Please note: This course will be taught in hybrid mode. Hybrid delivery of courses will include synchronous live sessions during which on campus and online students will be taught simultaneously.
Marco Steenbergen has been a professor of political methodology at the University of Zurich since 2011. Prior to that, he held appointments at the University of Bern, the University of North Carolina at Chapel Hill, and Carnegie Melon University. Marco’s research covers methodology, as well as political psychology. He has published several books and articles in these areas. His current research focuses on electoral consideration sets, cleavages and identities, and new forms of political participation.
Course content
Curious about machine learning but not sure where to start? This course is designed for social scientists with no prior experience in machine learning who want to make sense of messy, complex data—and actually enjoy doing it.
We’ll introduce you to data science through hands-on learning with real social science applications. Using tidymodels in R, you’ll build and interpret powerful models that can help you:
- Predict outcomes (like who’s likely to vote or support a policy)
- Impute missing data in surveys or large datasets
- Discover patterns in open-ended responses or opinion data
- Explore how machine learning can support causal questions
Our focus is on methods that are easy to understand and widely used: decision trees, random forests, boosting, and simple neural networks. You’ll learn how they work, when to use them, and how to explain them—all without needing a math degree.
Whether you’re a grad student, policy researcher, or early-career scholar, this course will help you bring machine learning into your toolkit and use it to answer real-world questions.
Course Objectives
Machine learning is of ever greater importance in the social sciences, both inside and outside of academia. The ultimate goal of this course is to make you conversant with the most important techniques and ideas of machine learning. This means that you have a good overview of the fields and its relevance for social scientific research. It also means that you have sufficient background knowledge to allow you to study further. This is important because 2-week course can only scratch the surface of machine learning, which evolves quickly. Being conversant with machine learning also means that you understand how to implement these methods, which we shall do in R. Note that the examples will be relatively small, with an eye on minimizing computation time. Where necessary, we shall discuss how to engage in big data analysis.
Course Prerequisites
This is an introductory course, meaning that prior familiarity with machine learning is not expected. It is useful if you have used the linear regression model before, as it is a starting point for much of the course. A basic knowledge of probability theory is indispensable, as is a working understanding of R. In R, you should know: (1) how to access various data sources; (2) the basic objects of the language; (3) basic operations; (4) the ability to compute descriptive statistics and create graphs; and (5) the basics of tidyverse.

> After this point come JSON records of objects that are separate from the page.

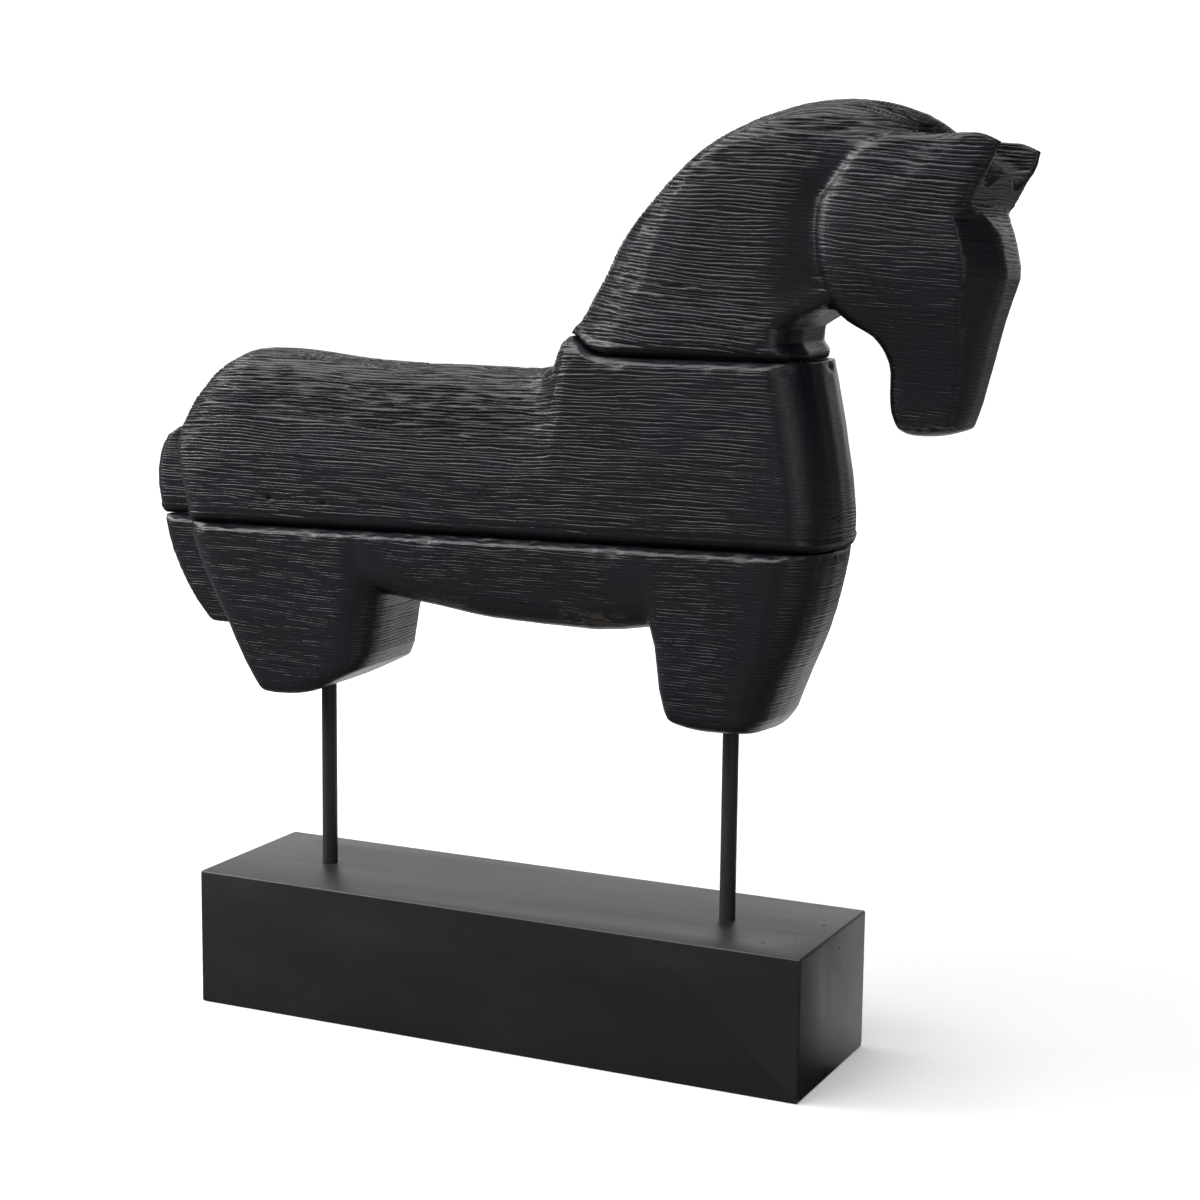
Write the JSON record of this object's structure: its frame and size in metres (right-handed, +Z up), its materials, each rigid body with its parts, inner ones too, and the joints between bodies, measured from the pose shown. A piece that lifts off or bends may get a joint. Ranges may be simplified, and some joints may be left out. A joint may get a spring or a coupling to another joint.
{
  "type": "carved horse figurine on a plinth",
  "caption": "Carved black wooden horse made of stacked blocks with V-grooved joints, held above a rectangular wooden plinth by upright steel rods.",
  "frame": {"origin": "middle of the plinth's underside, on the surface that it stands on", "axes": "+Z up, +X towards the horse's head along the plinth, +Y across the plinth, to the horse's left"},
  "size_m": [0.4933, 0.098, 0.4964],
  "materials": {
    "horse_wood": "satin black paint over tool-grooved carving",
    "plinth_wood": "satin black paint with faint lengthwise grain",
    "rod_steel": "satin black paint",
    "dowel_wood": "bare beech, glued in",
    "bolt_steel": "zinc plated"
  },
  "bodies": {
    "root": {"legs_and_belly_block": "horse_wood", "torso_block": "horse_wood", "neck_and_head_block": "horse_wood", "lower_joint_rear_dowel": "dowel_wood", "lower_joint_front_dowel": "dowel_wood", "upper_joint_rear_dowel": "dowel_wood", "upper_joint_front_dowel": "dowel_wood", "rear_rod": "rod_steel", "front_rod": "rod_steel", "rear_rod_bolt": "bolt_steel", "front_rod_bolt": "bolt_steel", "rear_rod_washer": "bolt_steel", "front_rod_washer": "bolt_steel", "plinth_front_board": "plinth_wood", "plinth_rear_board": "plinth_wood"}
  },
  "joints": []
}
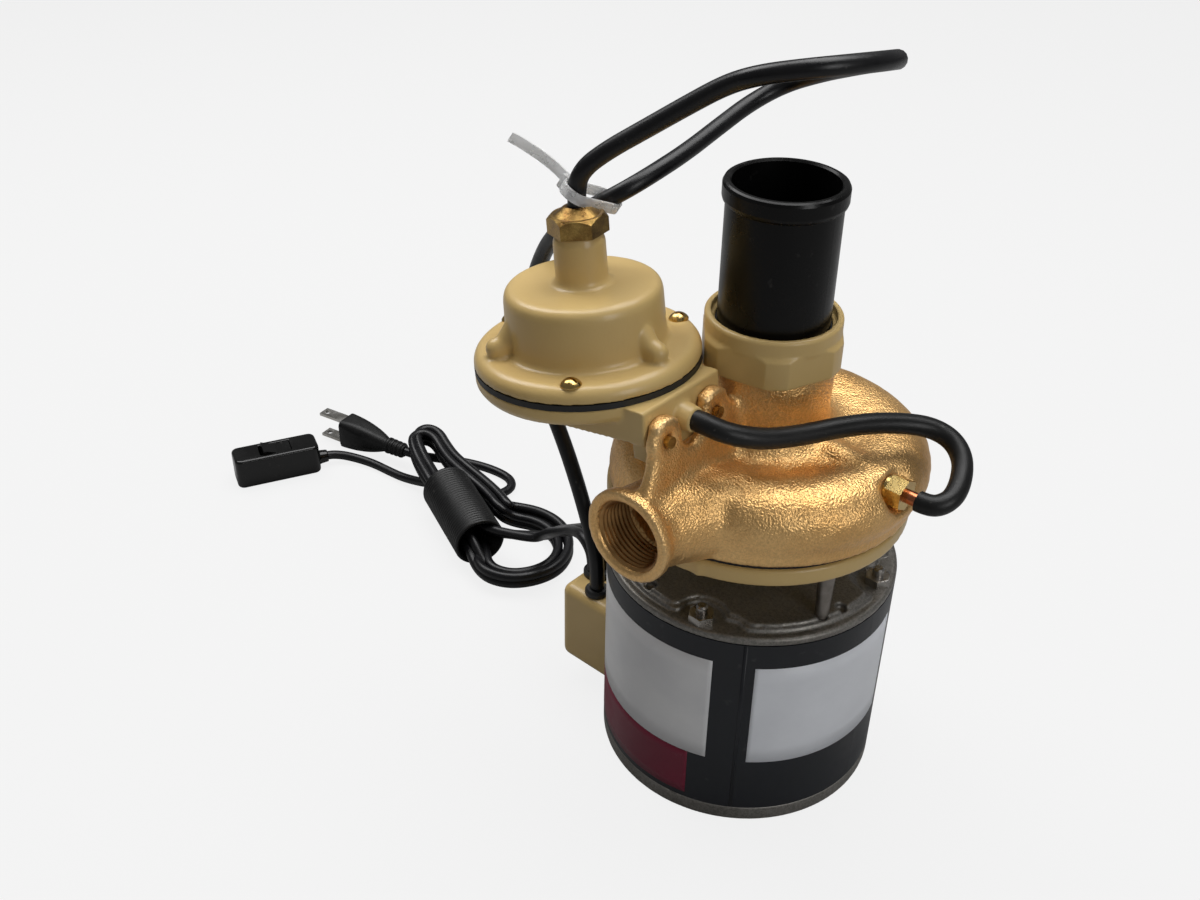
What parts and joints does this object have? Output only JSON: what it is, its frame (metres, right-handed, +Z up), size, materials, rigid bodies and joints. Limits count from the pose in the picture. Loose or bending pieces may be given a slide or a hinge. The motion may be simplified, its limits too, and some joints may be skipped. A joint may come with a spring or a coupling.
{
  "type": "laundry tray pump",
  "caption": "Upright drain pump: an open-bottomed motor under a bronze volute, with a drain tailpiece on top, a side discharge and a diaphragm pressure switch that starts it.",
  "frame": {"origin": "middle of the motor's flat bottom", "axes": "+Z up along the motor shaft and the inlet, -Y out of the discharge, +X out of the air fitting"},
  "size_m": [0.3717, 0.142, 0.2814],
  "materials": {
    "motor_paint": "satin charcoal enamel on rolled steel",
    "cast_aluminium": "raw sand casting, dull and dark",
    "bronze": "raw sand-cast bronze",
    "tan_paint": "smooth tan enamel, thick at the edges",
    "brass": "machined",
    "bearing_bronze": "sintered",
    "copper": "drawn, slightly tarnished",
    "steel": "zinc plated",
    "core_steel": "stacked sheets",
    "cage_aluminium": "die cast",
    "winding": "varnished copper wire",
    "black_tube": "smooth extruded",
    "rubber": "matt",
    "cable": "semi-gloss jacket",
    "nylon": "milky",
    "phenolic": "moulded",
    "seal_carbon": "lapped",
    "black_plastic": "moulded, fine texture"
  },
  "bodies": {
    "root": {"motor_shell": "motor_paint", "bottom_end_bell": "cast_aluminium", "top_end_bell": "cast_aluminium", "stator_core": "core_steel", "stator_windings": "winding", "lower_bearing": "bearing_bronze", "upper_bearing": "bearing_bronze", "thrust_washer": "steel", "back_plate": "tan_paint", "casing_gasket": "rubber", "seal_seat": "nylon", "volute_casing": "bronze", "slip_nut": "tan_paint", "slip_washer": "rubber", "air_fitting": "brass", "copper_tube": "copper", "vent_hose": "rubber", "switch_base": "tan_paint", "diaphragm": "rubber", "switch_spring": "steel", "snap_bracket": "steel", "snap_switch": "phenolic", "switch_cover": "tan_paint", "gland_nut": "brass", "switch_lead": "cable", "zip_tie": "nylon", "motor_box": "tan_paint", "lead_bushing": "black_plastic", "mains_bushing": "black_plastic", "plug_cord_near": "cable", "plug_cord_far": "cable", "switch_cord_near": "cable", "switch_cord_far": "cable", "cord_hank": "cable", "plug": "black_plastic", "rocker_box": "black_plastic", "through_bolt_1": "steel", "post_1": "steel", "through_bolt_2": "steel", "post_2": "steel", "through_bolt_3": "steel", "post_3": "steel", "through_bolt_4": "steel", "post_4": "steel", "cover_screw_1": "brass", "cover_screw_2": "brass", "cover_screw_3": "brass", "base_screw_1": "brass", "base_screw_2": "brass"},
    "rotor": {"shaft": "steel", "rotor_core": "core_steel", "rotor_cage": "cage_aluminium", "slinger": "rubber", "seal_head": "seal_carbon", "impeller": "bronze", "impeller_nut": "brass"},
    "plate": {"diaphragm_plate": "cage_aluminium"},
    "button": {"snap_button": "black_plastic"},
    "tailpiece": {"inlet_tube": "black_tube"},
    "rocker": {"rocker": "black_plastic"}
  },
  "joints": [
    {"name": "rotor_spin", "type": "hinge", "parent": "root", "child": "rotor", "pos_m": [0, 0, 0.06], "axis": [0, 0, 1], "continuous": true},
    {"name": "plate_lift", "type": "slide", "parent": "root", "child": "plate", "axis": [-0.1097, 0, 0.994], "range_m": [0, 0.002], "stiffness_N_per_m": 300, "springref_m": -0.003, "deforming": ["switch_spring", "diaphragm"]},
    {"name": "button_push", "type": "slide", "parent": "root", "child": "button", "axis": [-0.1097, 0, 0.994], "range_m": [0, 0.002], "stiffness_N_per_m": 120, "springref_m": -0.002},
    {"name": "inlet_slide", "type": "slide", "parent": "root", "child": "tailpiece", "axis": [0, 0, 1], "range_m": [0, 0.012]},
    {"name": "rocker_tilt", "type": "hinge", "parent": "root", "child": "rocker", "pos_m": [-0.282, -0.021, 0.0131], "axis": [0.9063, -0.4226, 0], "range_deg": [0, 18]}
  ],
  "couplings": [
    {"joint": "button_push", "follows": "plate_lift", "ratio": 1}
  ]
}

Required text – (this text will be provided by ESS):
Max Kun and Juli Silge, Tidy Modeling with R: A Framework for Modeling in the Tidyverse. ISBN: 978-1492096481.
Background texts
For a cursory introduction to many of the topics, you might consult: Lantz, Brett. 2019. Machine Learning with R: Expert Techniques for Predictive Modeling. Packt Publishing, 3rd. edition.
For an introduction to statistical concepts and R, you might want to consult Learning Statistics with R.
Background knowledge required
Maths
Calculus = moderate
Linear Regression = moderate
Statistics
OLS = elementary
Maximum Likelihood – elementary
Computer Background
R = moderate
For participation in this course, students are required to bring with them their own laptops.